В день отплытия казаков, из Царьграда пришло в Белгород четыре галеры, предназначавшиеся для перевозки татар из Очакова, для похода в Венгрию. Им тотчас бы следовало пуститься за казаками в погоню; но страшное для Польши могущество турок опиралось на шатком основании на янычарах. Этот избалованный цареградскими деспотами народ подражал им самим в любви к азиатской неге и весьма неохотно ходил на войну. Любимой деятельностью янычар была торговля. Оружие носили они для красы, для защиты от посягательства таких же, как сами, варваров, да для разбоев и грабежа, которые всегда сопутствовали торговле в грубом состоянии гражданского общества. (Не сопутствуют ли они и ныне, карфагенянам XIX века, обитателям так называемого города, по его торговому господству над всеми городами вселенной? [103] Образчик наглости и бесстрашия относительно его султанского деспотства явили в своём лице янычары, прибывшие из Царьграда в Белгород на четырёх галерах. Они подкупили белгородского санджака, чтоб он заменил их присутствие на море каким-нибудь народом, и таким образом дал бы им возможность поторговать привезёнными из столицы товарами до возвращения флотилии из Крыма. Королевский посол был свидетелем этой сделки, и записал в своём дневнике, как санджак, в свою очередь, исполнил долг верноподданного. На другой день по отплытии казаков, он сел, с кем попало, на галеры и пустился якобы в погоню за казаками, но, отплывши за ближайшую гору, простоял там две ночи и один день; потом вернулся в Белгород, как будто не догнавши казаков. [104]
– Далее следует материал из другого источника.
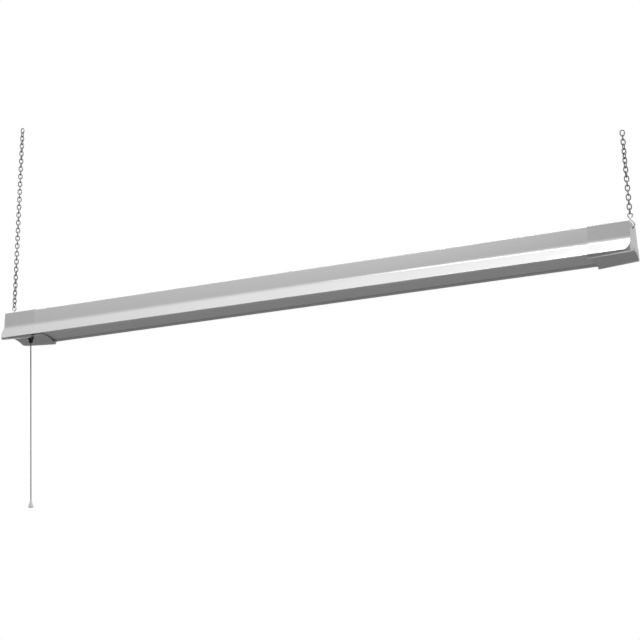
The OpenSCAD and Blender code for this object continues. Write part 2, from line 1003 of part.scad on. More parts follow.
module pull_cord() {
    color("lightgray")
        hung()
            round_tube(cord_route, cord_d, [0, 1, 0]);
}

module pull_bell() {
    neck_d = 4.4;
    color("white")
        hung()
            translate([switch_x, 0, cord_end_z])
                rotate_extrude()
                    polygon([
                        [0, 0], [neck_d / 2, 0], [neck_d / 2 + 0.4, -2], [bell_d * 0.36, -bell_h * 0.45],
                        [bell_d / 2, -bell_h * 0.8], [bell_d / 2, -bell_h + 0.8],
                        [bell_d / 2 - 0.8, -bell_h], [0, -bell_h]
                    ]);
}

module switch_rotor() {
    color("orange")
        hung()
            translate([switch_x, 0, rotor_z]) {
                difference() {
                    cylinder(d = rotor_d, h = rotor_h);
                    for (turn = [45:90:315])
                        rotate([0, 0, turn])
                            translate([rotor_d / 2, 0, -1])
                                cylinder(d = 4, h = rotor_h + 2);
                }
                cylinder(d = rotor_post_d, h = rotor_h + gap + lid_t);
            }
}

// Hook wire from its bow in the end wall's hole to its eye, in the XZ plane
module hook(slant) {
    rotate([90, 0, 0]) {
        translate([bow_x, bow_r, 0])
            rotate([0, 0, -90 - bow_in])
                rotate_extrude(angle = bow_in + slant)
                    translate([bow_r, 0])
                        circle(d = hook_d);
        translate(hook_turn(slant))
            rotate([0, 0, slant])
                rotate([0, 90, 0])
                    cylinder(d = hook_d, h = shank_l);
        translate(hook_turn(slant))
            sphere(d = hook_d + hook_weld);
        translate(hook_shank_end(slant))
            sphere(d = hook_d + hook_weld);
        translate(hook_eye(slant))
            rotate([0, 0, -eye_past])
                rotate_extrude(angle = slant + 90 + eye_past)
                    translate([eye_r, 0])
                        circle(d = hook_d);
    }
}

module right_hook() {
    color("dimgray")
        hung()
            mirror([0, 1, 0])
                translate([end_x, 0, hook_h])
                    hook(right_slant);
}

module left_hook() {
    color("dimgray")
        hung()
            mirror([1, 0, 0])
                translate([end_x, 0, hook_h])
                    hook(left_slant);
}

// One link in the XZ plane round its own middle
module link() {
    rotate([90, 0, 0])
        for (turn = [0, 180])
            rotate([0, 0, turn]) {
                translate([0, link_side_l / 2, 0])
                    rotate_extrude(angle = 180)
                        translate([link_bow_r, 0])
                            circle(d = link_wire, $fn = 24);
                translate([link_bow_r, link_side_l / 2, 0])
                    rotate([90, 0, 0])
                        cylinder(d = link_wire, h = link_side_l, $fn = 24);
            }
}

// Links from one index to another in steps of two, counted from the hook.
// The twist grows from both ends, and a bias over 1 moves its peak upwards.
module chain_links(side, slant, lean, links, bias, from, to) {
    hung()
        translate(chain_seat(side, slant))
            rotate([0, -side * lean, 0])
                for (i = [from:2:to])
                    translate([0, 0, link_base + i * link_pitch])
                        rotate([0, 0, (i % 2 == 0 ? 90 : 0) + link_twist(i / (links - 1), bias)])
                            link();
}

module left_links_between(from, to) {
    color("dimgray")
        chain_links(-1, left_slant, left_lean, left_links, 1, from, to);
}

module right_links_between(from, to) {
    color("dimgray")
        chain_links(1, right_slant, right_lean, right_links, 2, from, to);
}

module left_chain_edge_links() {
    left_links_between(0, left_links - 2);
}

module left_chain_face_links() {
    left_links_between(1, left_links - 3);
}

module right_chain_edge_links() {
    right_links_between(0, right_links - 2);
}

module right_chain_face_links() {
    right_links_between(1, right_links - 3);
}

module left_top_link() {
    left_links_between(left_links - 1, left_links - 1);
}

module right_top_link() {
    right_links_between(right_links - 1, right_links - 1);
}

housing_shell();
led_tray();
tray_spacers();
tray_screws();
top_screws();
led_board_left();
led_board_right();
led_chips_left();
led_chips_right();
board_connector();
board_screws();
diffuser();
left_end_cap();
right_end_cap();
cap_screws();
driver_base();
driver_cover();
driver_board();
driver_transformer();
driver_capacitors();
driver_choke();
driver_screws();
terminal_block();
terminal_screws();
ground_screw();
ground_wire();
feed_wires();
switch_wires();
led_wires();
wire_grommet();
inlet_bushing();
inlet_locknut();
switch_case();
switch_lid();
switch_contacts();
switch_nozzle();
switch_nut();
switch_spring();
pull_plunger();
pull_cord();
pull_bell();
switch_rotor();
left_hook();
right_hook();
left_chain_edge_links();
left_chain_face_links();
right_chain_edge_links();
right_chain_face_links();
left_top_link();
right_top_link();
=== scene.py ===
import json
import math

import bpy
from mathutils import Matrix, Vector

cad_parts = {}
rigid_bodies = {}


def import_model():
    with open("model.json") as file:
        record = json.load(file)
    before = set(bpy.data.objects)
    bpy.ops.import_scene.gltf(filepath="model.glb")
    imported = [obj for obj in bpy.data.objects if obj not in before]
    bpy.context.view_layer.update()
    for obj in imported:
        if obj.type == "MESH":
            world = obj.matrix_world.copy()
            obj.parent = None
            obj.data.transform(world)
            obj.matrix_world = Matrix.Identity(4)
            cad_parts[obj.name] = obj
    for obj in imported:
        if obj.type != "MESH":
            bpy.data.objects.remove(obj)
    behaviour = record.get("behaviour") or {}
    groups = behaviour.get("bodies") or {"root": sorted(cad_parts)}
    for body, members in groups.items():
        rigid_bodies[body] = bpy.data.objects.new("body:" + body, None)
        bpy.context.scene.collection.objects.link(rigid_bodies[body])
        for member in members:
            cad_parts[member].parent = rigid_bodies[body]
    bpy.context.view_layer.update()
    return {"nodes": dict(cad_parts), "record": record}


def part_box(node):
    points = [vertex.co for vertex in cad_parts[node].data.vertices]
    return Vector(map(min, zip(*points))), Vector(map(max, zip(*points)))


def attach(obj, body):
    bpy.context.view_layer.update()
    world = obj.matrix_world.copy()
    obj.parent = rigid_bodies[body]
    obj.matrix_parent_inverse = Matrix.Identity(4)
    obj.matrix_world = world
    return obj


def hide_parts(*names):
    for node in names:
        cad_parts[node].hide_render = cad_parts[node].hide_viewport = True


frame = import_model()

# Sizes below are in millimetres. Places are measured along the light from its
# middle, across it, and up from the level of the two brim lips.
MM = 0.001
HOUSING_LOW, HOUSING_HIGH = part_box("housing_shell")
CAP_LOW, CAP_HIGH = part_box("right_end_cap")
LIP_Z = HOUSING_LOW.z
HALF_LENGTH = CAP_HIGH.x / MM
TOP_H = (HOUSING_HIGH.z - LIP_Z) / MM
LIP_HW = HOUSING_HIGH.y / MM
TOP_HW = 26
WALL_HW = 29
WALL_H = 22
SHEET_T = 0.8


def place(x, y, z):
    """Point of the frame, in metres, for a place on the light."""
    return Vector((x * MM, y * MM, LIP_Z + z * MM))


def height(z):
    """Height in the frame, in metres, above the brim lips."""
    return LIP_Z + z * MM


# ---------------------------------------------------------------- camera

CAMERA_PLACE = (986, -2241, -561)
CAMERA_YAW = 22.76
CAMERA_PITCH = 12.147
CAMERA_ROLL = -2.6
LENS = 78.4


def add_camera():
    """Camera at the photographed angle, looking up and along the light."""
    yaw, pitch, roll = (math.radians(a) for a in (CAMERA_YAW, CAMERA_PITCH, CAMERA_ROLL))
    ahead = Vector((-math.sin(yaw) * math.cos(pitch), math.cos(yaw) * math.cos(pitch), math.sin(pitch)))
    level = Vector((math.cos(yaw), math.sin(yaw), 0))
    above = level.cross(ahead)
    right = level * math.cos(roll) + above * math.sin(roll)
    up = above * math.cos(roll) - level * math.sin(roll)
    bpy.ops.object.camera_add()
    camera = bpy.context.object
    camera.name = "photo_camera"
    camera.data.lens = LENS
    camera.data.sensor_width = 36
    turn = Matrix((right, up, -ahead)).transposed().to_4x4()
    camera.matrix_world = Matrix.Translation(place(*CAMERA_PLACE)) @ turn
    bpy.context.scene.camera = camera


# ---------------------------------------------------------------- modelling helpers

def deselect():
    """Nothing selected, in object mode."""
    if bpy.context.object and bpy.context.object.mode != "OBJECT":
        bpy.ops.object.mode_set(mode="OBJECT")
    bpy.ops.object.select_all(action="DESELECT")


def activate(piece):
    """Only this piece selected and active."""
    deselect()
    piece.select_set(True)
    bpy.context.view_layer.objects.active = piece


def started(name):
    """Names the primitive that was just added and settles its place in its mesh."""
    piece = bpy.context.object
    piece.name = name
    piece.data.name = name
    bpy.ops.object.transform_apply(location=True, rotation=True, scale=True)
    return piece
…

Королевского посла между тем осаждали чиновники санджака вместе с послами крымского хана. Они упрекали короля в том, что он не хочет обуздывать казаков, а мог бы это делать, если б хотел. Ведь всё это люди из его государства, а также из владений «князя Василия», князя Збаражского и других панов, подданных королевских. Перечисляли раздосадованные турки и татары даже города и посады, в которых живут казаки. Писочинский доказывал им «more solito», что это скопище людей из разных наций, между которыми есть, конечно, и королевские своевольники. «Оглянитесь на себя», говорил он: «у вас, в центре вашего государства, бунтовал лет десять Корай Язычи, природный турок, собравши вокруг себя людей той же самой нации вашей. Что хотел он, то и выделывал, сколько ни посылал ваш император против него войска. Наконец, вот недавно умер, но на его место вступил родной брат его Рустан, с которым ещё труднее вам справляться, и вы не приберёте ума, что с ним делать. [105] Ну, а этого пирата Бурат-райзу, который так давно разбойничает на Белом море и самому императору причиняет всякие досады и убытки, почему вы не усмирите? Когда казаки в земле моего государя жгли замки и города, когда грабили власти, убивали людей, брали в плен, вступали с нами в битвы, государь мой никому не жаловался и никого не обвинял, хотя между казаками довольно ваших турок и татар. Он собственными войсками велел поражать наголову Наливайка, Лободу, Косинского и других казацких предводителей с их огромными разбойничьими войсками; он карал их жестокими муками. [106] Но это разбойницкое скопище опять всё больше и больше собирается из разных государств, в том числе и из ваших собственных. Ведь и морских разбоев казацких никогда не бывало, пока ваши турки райзы не пристали к казакам и не научили их воевать, как люди, хорошо знающие море и опытные в науке мореплавания, без чего на море ходить невозможно. [107] Сами виноваты вы в том, что таких учителей выпускаете от себя. Вы не разрываете мира с нами, когда ваши белогородские люди вторгнутся к нам, хотя называете их, также как и наших, казаками: вы только приказываете побивать их. Следовательно и мы не нарушаем договора казацкими вторжениями». «На всё это», заключает свой рассказ Писочинский, «не отвечали они мне ничего rationibus, и остались при своём мнении».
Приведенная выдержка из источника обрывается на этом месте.